The page at MetEd on the Formation of Summer Cyclones also has some obviously relevant information:
Most of the summer cyclones in the Arctic originate in two places: (1) along the Polar Front over land in northern Eurasia or (2) as tropospheric waves ripple along the coastal front. As these disturbances migrate along or over the coast, they induce warm offshore flow. The warm air evaporates water from the melting sea ice, destabilizing the lower atmosphere and generating or enhancing low pressure. On the backside of the low, cold dry air off the polar ice cap is drawn in, enhancing the lift along the surface frontal boundary.As stated before, neither a meteorologist nor a climatologist here.

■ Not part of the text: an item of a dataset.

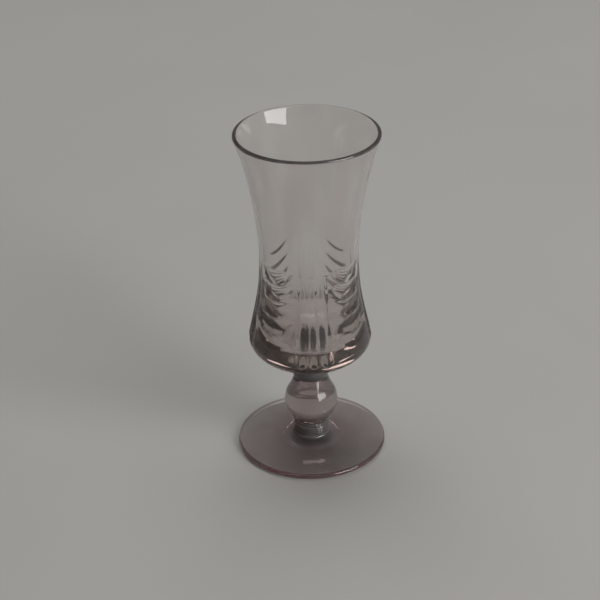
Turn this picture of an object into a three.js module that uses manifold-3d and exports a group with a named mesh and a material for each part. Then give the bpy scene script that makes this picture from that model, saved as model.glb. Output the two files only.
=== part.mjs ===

So I'm not sure what the above means in relation to this particular storm.
Plus with my limited knowledge, I'm having a hard time making heads or tales of how this storm matches up in terms of strength to other cyclonic storms previously witnessed in the Arctic.
Wednesday AM, EST. Brief updates on storm and ice status:
The storm continues to spin, losing strength. The eye is still around 970mb of pressure. Today's numbers from various ice monitoring organizations are beginning to trickle in. The losses being reported are fairly significant but many are anticipating revisions in over the weekend or early next week.
The one exception to big numbers are those from the National Snow & Ice Data Center (NSIDC) out of Colorado. This, as I have learned over the past couple days, is due in part to a feature of their model that sacrifices immediate currency for retained accuracy: they base their numbers on a five day average. So four or five days from now, their graphs will likely reflect fairly accurately the degree of damage being done.
Of noteworthy melt or dispersion already visible on the concentration maps: a large section of sea ice near the Siberian coast is almost entirely detached from the main body of ice remaining at the pole. You can see what appears to be an almost contiguous channel of open water separating the two at 75° N. I do not know if this represents an historically significant opening in the Arctic Ocean or not. But it does at least seem noteworthy. Anyone care to fill us in?